Copy out each line of the material below with no changes.

┄┄┄┄┄┄┄┄┄┄

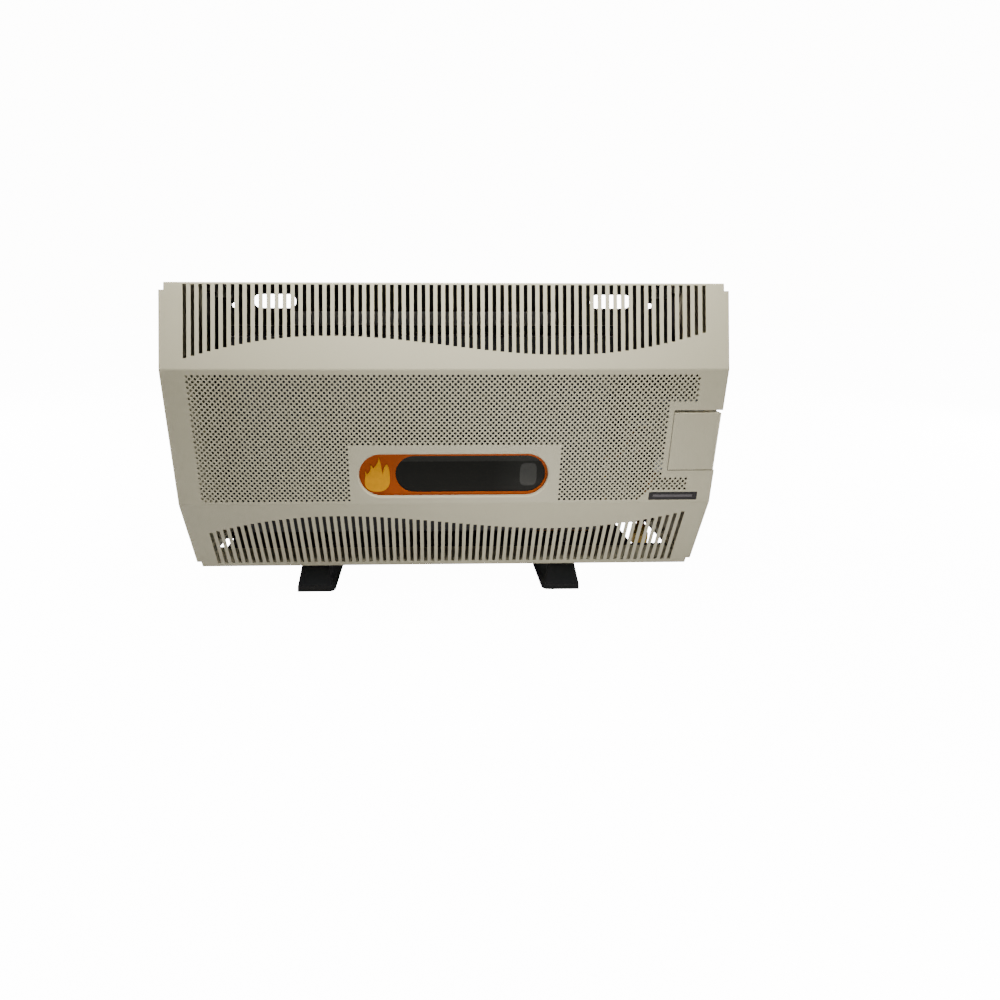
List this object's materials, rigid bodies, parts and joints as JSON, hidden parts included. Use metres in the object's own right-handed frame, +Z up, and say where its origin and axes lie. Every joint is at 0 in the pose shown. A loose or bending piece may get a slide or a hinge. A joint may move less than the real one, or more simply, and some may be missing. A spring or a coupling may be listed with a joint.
{
  "type": "wall mounted gas heater",
  "caption": "Low wide balanced-flue gas wall heater: folded slotted cover with capsule flame window, control flap, sealed chamber, burner, gas valve and flue.",
  "frame": {"origin": "on the floor under the middle of the casing, at the feet soles", "axes": "+X right as seen from the front, +Y towards the wall, +Z up"},
  "size_m": [0.7254, 0.2, 0.4242],
  "materials": {
    "cover_paint": "satin textured cream paint",
    "orange_enamel": "semi-gloss burnt orange",
    "flame_print": "semi-gloss amber print",
    "dark_glass": "dark tinted gloss",
    "clear_glass": "heat resistant clear",
    "badge_black": "dark anodised with bright rim",
    "zinc_plate": "galvanised sheet",
    "bare_steel": "plain steel",
    "black_enamel": "matt black enamel",
    "aluminised_steel": "aluminised sheet",
    "stainless": "stainless",
    "brass": "turned",
    "copper": "drawn copper tube",
    "cast_alloy": "die cast",
    "black_plastic": "satin moulded",
    "red_plastic": "satin moulded",
    "ceramic": "glazed insulator",
    "fibre_seal": "pressed fibre",
    "silicone_lead": "silicone sleeved lead"
  },
  "bodies": {
    "root": {"front_cover": "cover_paint", "window_bezel": "orange_enamel", "flame_emblem": "flame_print", "window_glass": "dark_glass", "sight_glass": "clear_glass", "badge_plate": "badge_black", "back_frame": "zinc_plate", "cover_hook_left": "zinc_plate", "cover_hook_right": "zinc_plate", "foot_screw_left": "zinc_plate", "foot_screw_right": "zinc_plate", "cover_screw_left": "zinc_plate", "cover_screw_right": "zinc_plate", "door_hinge_pin": "zinc_plate", "door_hinge_bracket_left": "zinc_plate", "door_hinge_bracket_right": "zinc_plate", "control_bracket": "zinc_plate", "chamber_rail_left": "zinc_plate", "chamber_rail_right": "zinc_plate", "sight_glass_frame": "bare_steel", "burner_saddle_left": "bare_steel", "burner_saddle_right": "bare_steel", "pilot_bracket": "bare_steel", "thermostat_clip": "bare_steel", "chamber_front": "black_enamel", "chamber_rear": "black_enamel", "dial_plate": "aluminised_steel", "air_duct": "aluminised_steel", "exhaust_pipe": "aluminised_steel", "air_collar": "aluminised_steel", "heat_shield": "aluminised_steel", "burner_supply_pipe": "aluminised_steel", "pilot_pipe": "aluminised_steel", "window_strap_left": "stainless", "window_strap_right": "stainless", "main_burner": "stainless", "chamber_baffle": "stainless", "injector": "brass", "pilot_burner": "brass", "gas_inlet_nut": "brass", "gas_inlet_pipe": "copper", "thermocouple": "copper", "thermocouple_lead": "copper", "thermostat_bulb": "copper", "gas_valve": "cast_alloy", "foot_left": "black_plastic", "foot_right": "black_plastic", "igniter_nut": "black_plastic", "piezo_igniter": "black_plastic", "ignition_electrode": "ceramic", "chamber_gasket": "fibre_seal", "sight_glass_gasket": "fibre_seal", "injector_gasket": "fibre_seal", "flue_gasket": "fibre_seal", "ignition_lead": "silicone_lead"},
    "door": {"control_door": "cover_paint"},
    "plunger": {"valve_plunger": "stainless"},
    "knob": {"control_knob": "black_plastic", "valve_spindle": "brass"},
    "igniter": {"igniter_button": "red_plastic"}
  },
  "joints": [
    {"name": "door_hinge", "type": "hinge", "parent": "root", "child": "door", "pos_m": [0.328, -0.096, 0.1911], "axis": [1, 0, 0], "range_deg": [0, 90]},
    {"name": "knob_push", "type": "slide", "parent": "root", "child": "plunger", "axis": [0, 1, 0], "range_m": [0, 0.005], "stiffness_N_per_m": 400, "springref_m": -0.01},
    {"name": "knob_turn", "type": "hinge", "parent": "plunger", "child": "knob", "pos_m": [0.325, -0.08, 0.238], "axis": [0, -1, 0], "range_deg": [0, 240]},
    {"name": "igniter_press", "type": "slide", "parent": "root", "child": "igniter", "axis": [0, 1, 0], "range_m": [0, 0.006], "stiffness_N_per_m": 800, "springref_m": -0.006}
  ]
}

┄┄┄┄┄┄┄┄┄┄

TASK SOLUTION:
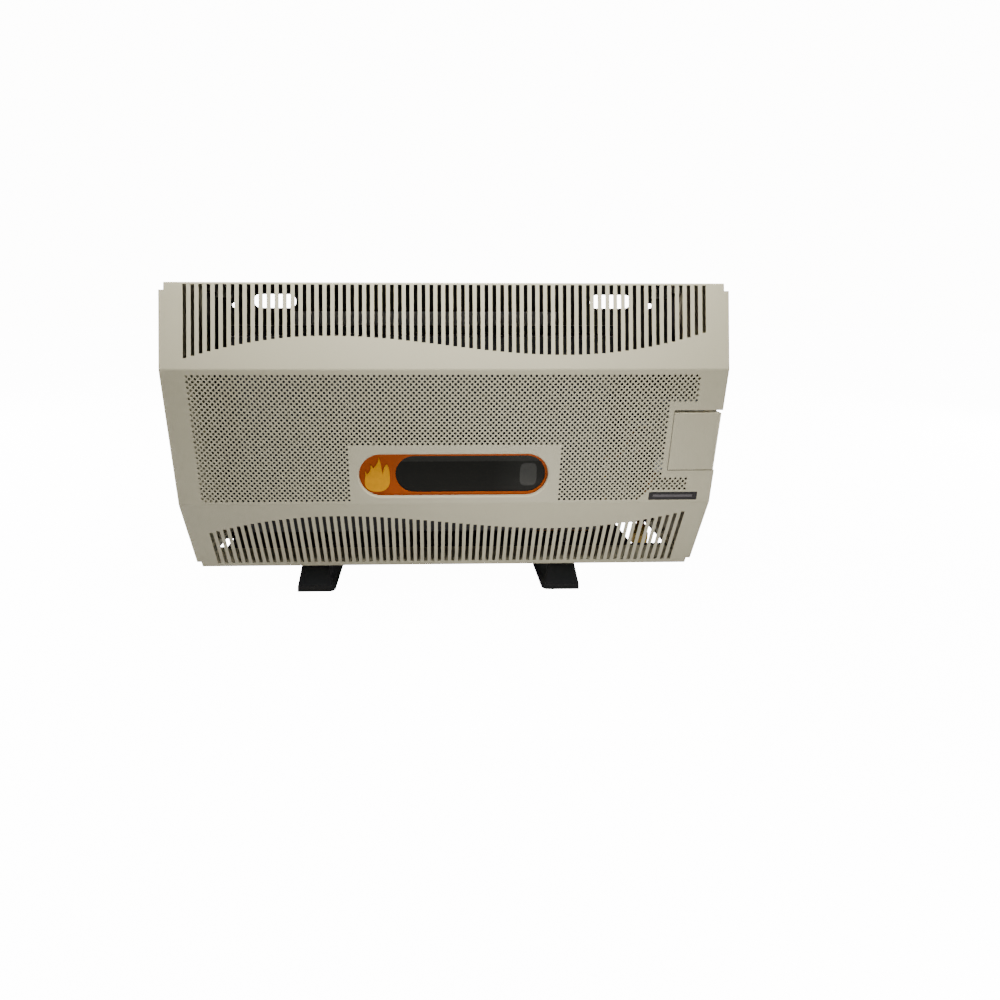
List this object's materials, rigid bodies, parts and joints as JSON, hidden parts included. Use metres in the object's own right-handed frame, +Z up, and say where its origin and axes lie. Every joint is at 0 in the pose shown. A loose or bending piece may get a slide or a hinge. A joint may move less than the real one, or more simply, and some may be missing. A spring or a coupling may be listed with a joint.
{
  "type": "wall mounted gas heater",
  "caption": "Low wide balanced-flue gas wall heater: folded slotted cover with capsule flame window, control flap, sealed chamber, burner, gas valve and flue.",
  "frame": {"origin": "on the floor under the middle of the casing, at the feet soles", "axes": "+X right as seen from the front, +Y towards the wall, +Z up"},
  "size_m": [0.7254, 0.2, 0.4242],
  "materials": {
    "cover_paint": "satin textured cream paint",
    "orange_enamel": "semi-gloss burnt orange",
    "flame_print": "semi-gloss amber print",
    "dark_glass": "dark tinted gloss",
    "clear_glass": "heat resistant clear",
    "badge_black": "dark anodised with bright rim",
    "zinc_plate": "galvanised sheet",
    "bare_steel": "plain steel",
    "black_enamel": "matt black enamel",
    "aluminised_steel": "aluminised sheet",
    "stainless": "stainless",
    "brass": "turned",
    "copper": "drawn copper tube",
    "cast_alloy": "die cast",
    "black_plastic": "satin moulded",
    "red_plastic": "satin moulded",
    "ceramic": "glazed insulator",
    "fibre_seal": "pressed fibre",
    "silicone_lead": "silicone sleeved lead"
  },
  "bodies": {
    "root": {"front_cover": "cover_paint", "window_bezel": "orange_enamel", "flame_emblem": "flame_print", "window_glass": "dark_glass", "sight_glass": "clear_glass", "badge_plate": "badge_black", "back_frame": "zinc_plate", "cover_hook_left": "zinc_plate", "cover_hook_right": "zinc_plate", "foot_screw_left": "zinc_plate", "foot_screw_right": "zinc_plate", "cover_screw_left": "zinc_plate", "cover_screw_right": "zinc_plate", "door_hinge_pin": "zinc_plate", "door_hinge_bracket_left": "zinc_plate", "door_hinge_bracket_right": "zinc_plate", "control_bracket": "zinc_plate", "chamber_rail_left": "zinc_plate", "chamber_rail_right": "zinc_plate", "sight_glass_frame": "bare_steel", "burner_saddle_left": "bare_steel", "burner_saddle_right": "bare_steel", "pilot_bracket": "bare_steel", "thermostat_clip": "bare_steel", "chamber_front": "black_enamel", "chamber_rear": "black_enamel", "dial_plate": "aluminised_steel", "air_duct": "aluminised_steel", "exhaust_pipe": "aluminised_steel", "air_collar": "aluminised_steel", "heat_shield": "aluminised_steel", "burner_supply_pipe": "aluminised_steel", "pilot_pipe": "aluminised_steel", "window_strap_left": "stainless", "window_strap_right": "stainless", "main_burner": "stainless", "chamber_baffle": "stainless", "injector": "brass", "pilot_burner": "brass", "gas_inlet_nut": "brass", "gas_inlet_pipe": "copper", "thermocouple": "copper", "thermocouple_lead": "copper", "thermostat_bulb": "copper", "gas_valve": "cast_alloy", "foot_left": "black_plastic", "foot_right": "black_plastic", "igniter_nut": "black_plastic", "piezo_igniter": "black_plastic", "ignition_electrode": "ceramic", "chamber_gasket": "fibre_seal", "sight_glass_gasket": "fibre_seal", "injector_gasket": "fibre_seal", "flue_gasket": "fibre_seal", "ignition_lead": "silicone_lead"},
    "door": {"control_door": "cover_paint"},
    "plunger": {"valve_plunger": "stainless"},
    "knob": {"control_knob": "black_plastic", "valve_spindle": "brass"},
    "igniter": {"igniter_button": "red_plastic"}
  },
  "joints": [
    {"name": "door_hinge", "type": "hinge", "parent": "root", "child": "door", "pos_m": [0.328, -0.096, 0.1911], "axis": [1, 0, 0], "range_deg": [0, 90]},
    {"name": "knob_push", "type": "slide", "parent": "root", "child": "plunger", "axis": [0, 1, 0], "range_m": [0, 0.005], "stiffness_N_per_m": 400, "springref_m": -0.01},
    {"name": "knob_turn", "type": "hinge", "parent": "plunger", "child": "knob", "pos_m": [0.325, -0.08, 0.238], "axis": [0, -1, 0], "range_deg": [0, 240]},
    {"name": "igniter_press", "type": "slide", "parent": "root", "child": "igniter", "axis": [0, 1, 0], "range_m": [0, 0.006], "stiffness_N_per_m": 800, "springref_m": -0.006}
  ]
}